Despite having so far had a modest impact on the market, there remains a great deal of buzz and interest in the Windows Phone platform, even if that hasn’t yet translated into significant handset sales. Microsoft’s ‘special relationship’ with Nokia is of course a principal component in its ability to offer Windows Phones in multiple languages, regions, form factors and price points.
Yesterday, we reported that Nokia is preparing to bring a new entry-level handset to its range of smartphones, dubbed the Lumia 610. Although unnamed sources were behind that information, the Lumia 610 got a whole lot more real today, as LiveSide.net uncovered confirmation that the device has been officially certified by Indonesia’s Ministry of Communication and Informatics.
GSM 900/1800 bands will be supported, as well as the WCDMA 2100 band; wi-fi and Bluetooth are also supported. There’s little more to report from the certification documentation, other than the news that the 610 will be built in South Korea. As far as we’re aware, the plan remains for the Lumia 610 to be announced – alongside an international version of the Lumia 900 that goes on sale on AT&T next month – at Mobile World Congress, a couple of weeks from now.

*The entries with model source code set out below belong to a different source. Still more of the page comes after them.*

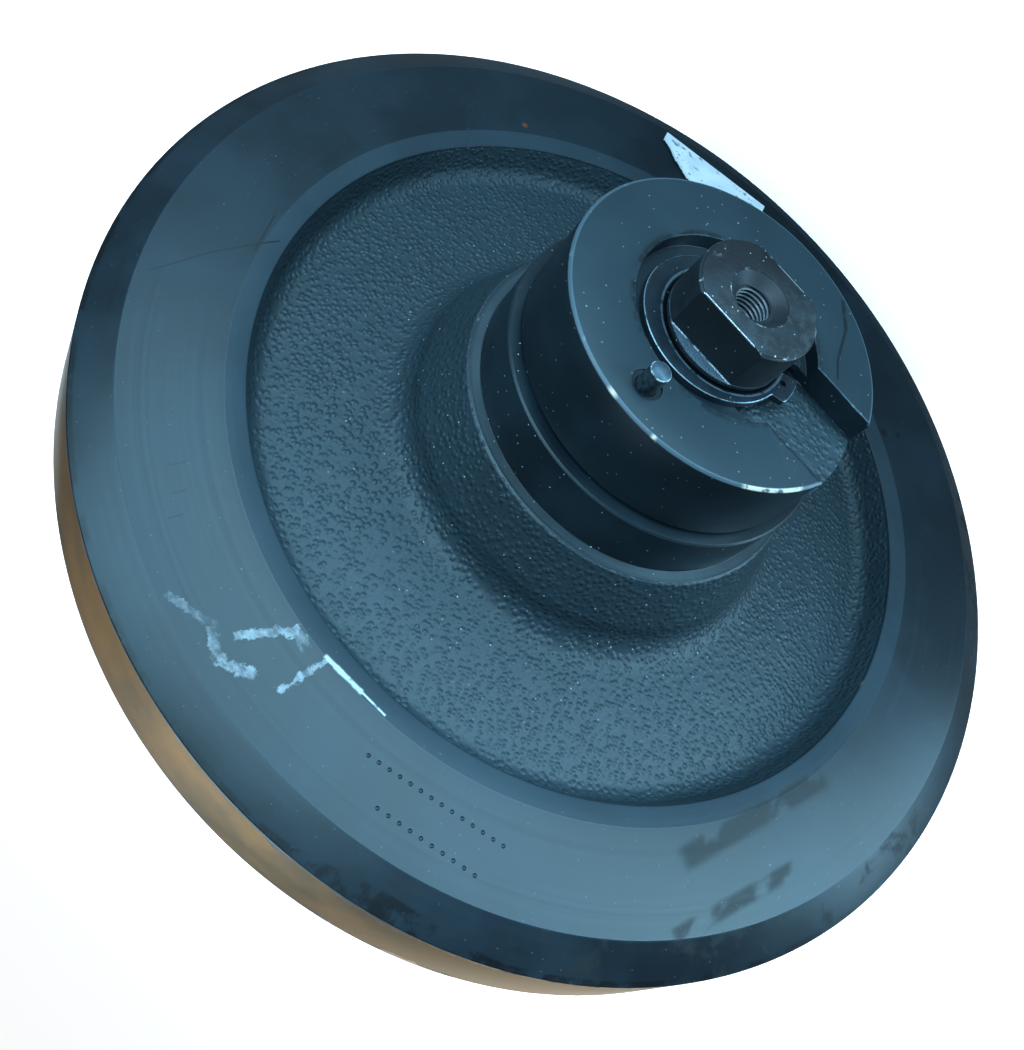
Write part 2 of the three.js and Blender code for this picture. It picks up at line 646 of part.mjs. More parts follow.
/** The pieces that every side of the idler has, drawn with +Y outwards. */
function sidePieces(side) {
  const group = new THREE.Group();
  group.add(
    part(`bushing_${side}`, bushing(), 'bronze'),
    part(`hub_seal_ring_${side}`, sealRing(-1), 'sealIron'),
    part(`hub_seal_rubber_${side}`, toricRing(-1), 'rubber'),
    part(`collar_seal_ring_${side}`, sealRing(1), 'sealIron'),
    part(`collar_seal_rubber_${side}`, toricRing(1), 'rubber'),
    part(`collar_${side}`, collar(), 'blackPaint'),
    part(`collar_o_ring_${side}`, collarORing(), 'rubber'),
    part(`snap_ring_${side}`, snapRing(), 'springSteel'),
    part(`locating_pin_${side}`, locatingPin(), 'turnedSteel'),
  );
  return group;
}

const idler = new THREE.Group();
idler.add(part('idler_wheel', idlerWheel(), 'blackPaint'));
idler.add(part('shaft', shaft(), 'turnedSteel'));

const filler = new THREE.Group();
filler.add(part('oil_filler_plug', fillerPlug(), 'turnedSteel'));
filler.add(part('filler_plug_washer', fillerWasher(), 'copper'));
filler.applyMatrix4(fillerMatrix());
idler.add(filler);

const left = sidePieces('left');
idler.add(left);

const right = sidePieces('right');
right.add(part('blank_label', blankLabel(), 'paper'));
right.rotation.x = Math.PI;
idler.add(right);

export default idler;
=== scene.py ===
# %% [markdown]
# # The front idler of a small digger
# An idler is the wheel at the front of a crawler's undercarriage: the track runs round it, and the two flats
# on each end of its shaft slide in a sprung fork that keeps the track tight. The moving frame of the part is
# already made, with every joint and size fixed. This lesson builds the surfaces round that frame: real
# roundings, a cut thread, an uneven forging, and the paint, steel and rust that such a wheel wears.
#
# Everything is in metres in the frame of the part: the wheel turns about +Y and stands on its tread, +Z up.

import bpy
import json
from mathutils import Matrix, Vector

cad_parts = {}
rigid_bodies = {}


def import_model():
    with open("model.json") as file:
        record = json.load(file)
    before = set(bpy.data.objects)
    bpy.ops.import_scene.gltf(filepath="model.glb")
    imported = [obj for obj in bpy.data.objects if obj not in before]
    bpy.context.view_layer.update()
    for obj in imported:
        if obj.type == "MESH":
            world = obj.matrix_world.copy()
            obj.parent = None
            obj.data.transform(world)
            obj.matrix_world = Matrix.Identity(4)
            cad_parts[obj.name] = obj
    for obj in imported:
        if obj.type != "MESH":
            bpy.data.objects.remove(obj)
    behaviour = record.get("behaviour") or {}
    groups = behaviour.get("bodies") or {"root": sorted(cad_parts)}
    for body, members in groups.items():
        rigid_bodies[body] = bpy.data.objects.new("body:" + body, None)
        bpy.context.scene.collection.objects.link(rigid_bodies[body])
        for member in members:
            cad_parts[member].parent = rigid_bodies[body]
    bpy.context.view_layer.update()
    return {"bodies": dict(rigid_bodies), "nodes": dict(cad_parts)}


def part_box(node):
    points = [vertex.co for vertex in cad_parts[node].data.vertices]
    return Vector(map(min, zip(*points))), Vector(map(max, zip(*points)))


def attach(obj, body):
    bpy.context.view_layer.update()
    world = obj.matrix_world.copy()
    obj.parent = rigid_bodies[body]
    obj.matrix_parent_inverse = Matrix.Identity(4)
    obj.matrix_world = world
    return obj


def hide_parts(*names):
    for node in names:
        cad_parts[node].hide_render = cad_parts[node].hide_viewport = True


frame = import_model()
print("bodies", sorted(frame["bodies"]), "nodes", len(frame["nodes"]))

# %% Libraries and units
import json
import math

import bmesh
import bpy
from mathutils import Matrix, Vector, noise

MM = 0.001
X, Y, Z = 0, 1, 2
FIXED = "shaft_assembly"
TURNING = "wheel_assembly"
SIDES = ("right", "left")

# %% [markdown]
# ## Sizes from the frame
# The overall sizes are read from the frame's own nodes, so the surfaces follow it if it is packed again.
# Smaller sizes, such as chamfers and wall draft, are named in millimetres where a piece first needs them.


# %% Read the sizes
def reach(node, axis):
    """How far a node of the frame reaches along an axis from the middle of the wheel, in millimetres."""
    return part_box(node)[1][axis] / MM


def start(node, axis):
    """Where a node of the frame starts along an axis, in millimetres."""
    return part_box(node)[0][axis] / MM


tread_radius = reach("idler_wheel", X)
hub_half = reach("idler_wheel", Y)
collar_radius = reach("collar_left", X)
collar_face = reach("collar_left", Y)
collar_nose = start("collar_left", Y)
shaft_half = reach("shaft", Y)
shaft_middle_radius = reach("shaft", X)
snap_bottom = start("snap_ring_left", Y)
snap_top = reach("snap_ring_left", Y)
label_face = -reach("blank_label", Y)
print(f"tread {tread_radius:.1f}, hub {hub_half:.1f}, collar {collar_face:.1f}, shaft {shaft_half:.1f} mm")

# %% [markdown]
# ## Camera
# The camera stands half a metre away, above the shaft's end, and leans over so far that the top of the wheel
# is at the lower left of the picture. It is placed by its three directions, which are at right angles, and a
# small shift of the lens puts the wheel where it belongs in the frame.

# %% Place the camera
CAMERA_AT = Vector((0.0009, -0.3915, 0.3208))
CAMERA_RIGHT = Vector((-0.6736, -0.4649, -0.5745))
CAMERA_BACK = Vector((-0.0177, -0.7670, 0.6414))
CAMERA_LENS = 39.65
CAMERA_SHIFT = (-0.0596, -0.0843)

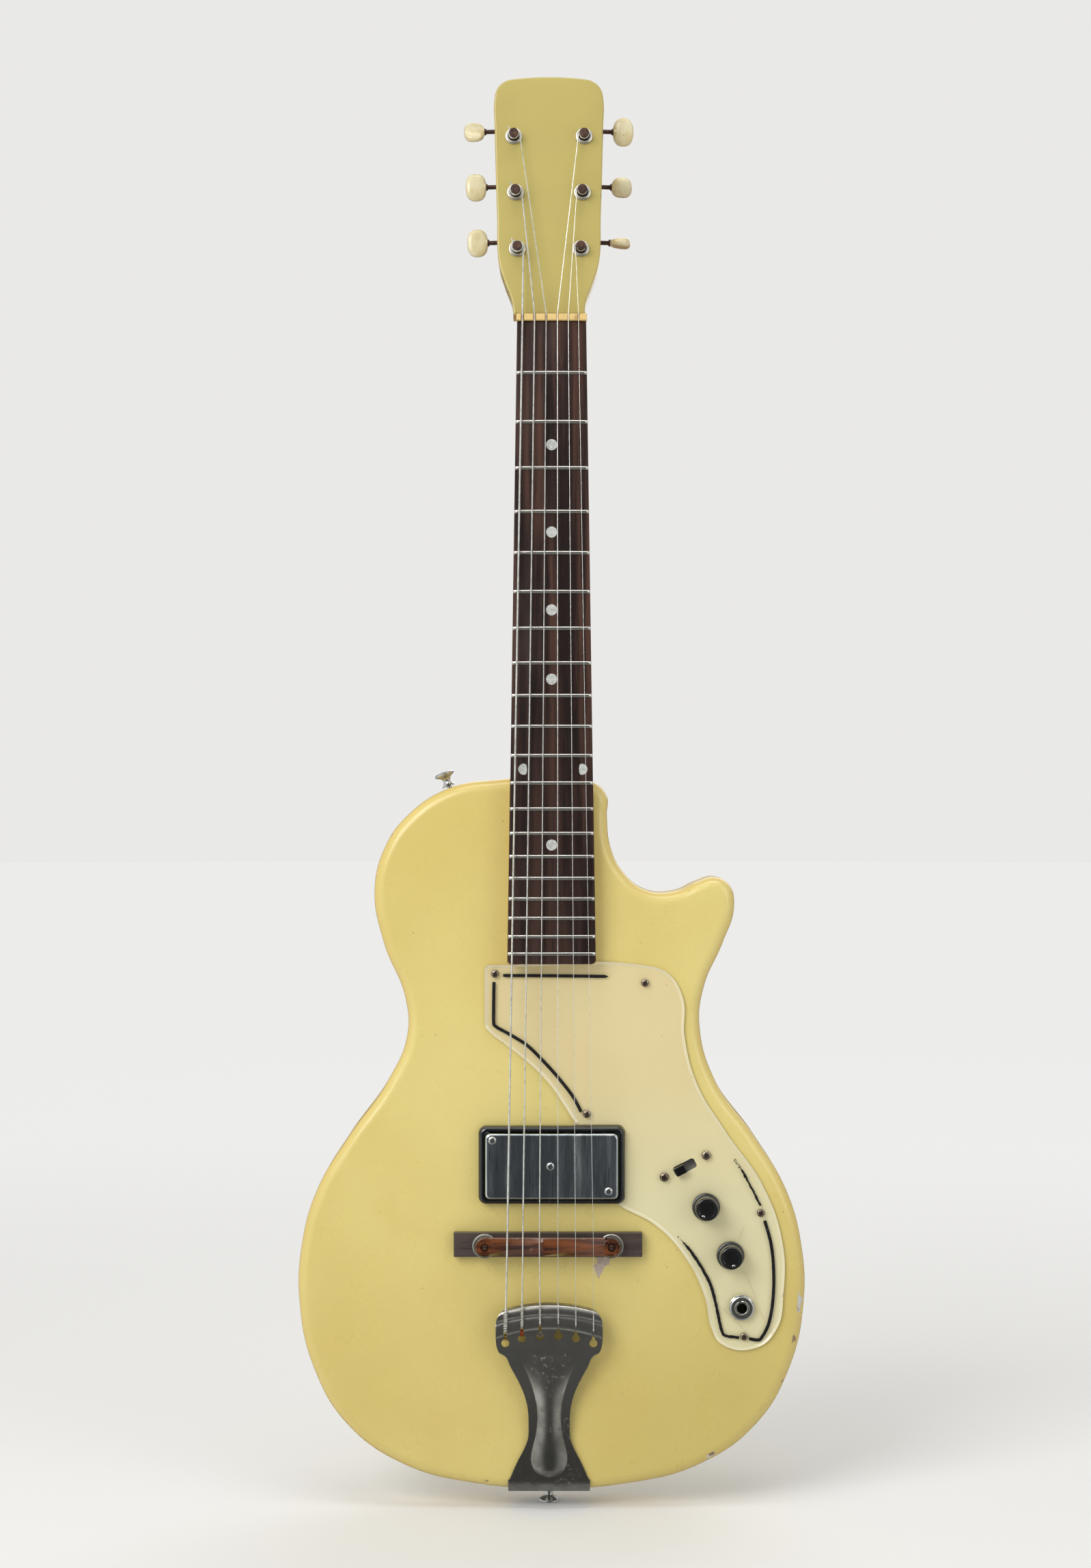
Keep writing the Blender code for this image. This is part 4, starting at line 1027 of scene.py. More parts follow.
GUARD_TOP_EDGE = [(-39.2, -110.8, "corner"), (56, -110.8), (70.5, -115.6), (79.8, -130.5), (80.8, -154)]
GUARD_SIDE = [(88.4, -183), (105, -210.7), (128.5, -245), (140.3, -279), (141, -310), (136.4, -333)]
GUARD_SIDE += [(123, -344)]
GUARD_TAIL = [(103, -341), (97, -331), (93.2, -312.6), (81.5, -288.7), (64, -269.5), (44, -258.6, "corner")]
GUARD_INNER = [(0, -232.0, "corner"), (14.6, -206.6, "corner"), (-5, -178.8), (-39.2, -150.2)]
GUARD_INNER += [(-40.7, -147.6, "corner"), (-40.7, -112.3, "corner")]
PICKUP = centre("pickup_ring") - Vector((0, JOIN_Y, 0))
SWITCH_SLOT = (14.2, 6.1)
SLIDER_LENGTH = 6.8


def make_body():
    bass_bout = [(-x, y) for x, y in reversed(LOWER_BOUT[:-1])]
    outline = TREBLE_SIDE + LOWER_BOUT + bass_bout + BASS_SIDE
    body = slab(outline, BODY_BACK, 0, edge=EDGE_RADIUS, steps=14, edge_steps=6)
    heel_end = BOARD_END + SCALE_LENGTH / 2
    back = HEEL_BACK - 0.3
    rings = []
    for y, half in ((10, board_half(10 - SCALE_LENGTH / 2)), (heel_end, board_half(BOARD_END))):
        wide = half + 0.3
        rings.append([(-wide, y, 5), (wide, y, 5), (wide, y, back), (-wide, y, back)])
    cover_low, cover_high = span("pickup_cover")
    cavity = (cover_high.x - cover_low.x + 2, cover_high.y - cover_low.y + 2, 40)
    pickup = block(cavity, (0, PICKUP.y, 4))
    wire_way = block((40, 10, 20), (56, PICKUP.y - 9, -2))
    pegs = [moved(drill(1.8, -15, 2), strap_place(name)) for name in ("lower", "upper")]
    control = slab(CONTROL_CAVITY, -30, 5, steps=6)
    bolts = bolt_holes(BODY, BOLT_HOLE, 4.2)
    body = cut(body, loft(rings), pickup, control, wire_way, together(*bolts, *pegs))
    piece("painted_body", body, CREAM, BODY, stands_for=["body"])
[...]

It’s currently anyone’s guess as to what the Lumia 610 will look like, but nok4us.com claimed that an unnamed tipster claiming to be a Nokia employee had sent them this image, purporting to be that of the new Windows Phone:
The device reportedly has removable covers (hence the rather unorthodox rear-side graphics of the handset in the image). There are no details yet on pricing for the 610, or on which markets it will launch in, although Indonesia is one obvious candidate. The 610 is expected to include a relatively modest spec sheet – as little as 256MB of RAM, a 3MP camera and a 3.5” display – to take advantage of new capabilities in the ‘Tango’ version of the Windows Phone OS, which is optimised for performance on low-end devices for developing markets.
Curiously, nok4us.com claims that the 610 will be the second Nokia handset to run Tango. As ZDNet's well-connected Microsoft-follower Mary Jo Foley has previously suggested, based on information from her sources, there may be two seperate Tango versions - the first, a new version of the Windows Phone OS customised and optimised for developing markets and low-end devices; the second, a minor update delivering new features and fixes to existing Windows Phone 7.5 (Mango) installations.
If this is the case, then that the 610 may well be Nokia's second Tango handset (using the Tango version optimised for entry-level handsets), while the new international flagship handset that we're expecting at MWC will be the first Tango device (using a version of the OS that is essentially Windows Phone 7.5 Mango, plus a few new updates and features, such as improved SIM contact management and MMS support).
Confused? Don't worry, we all are - and we all will be until Microsoft shares more information about Tango at MWC. With just a couple more weeks still to go, thankfully there's not much longer left to wait.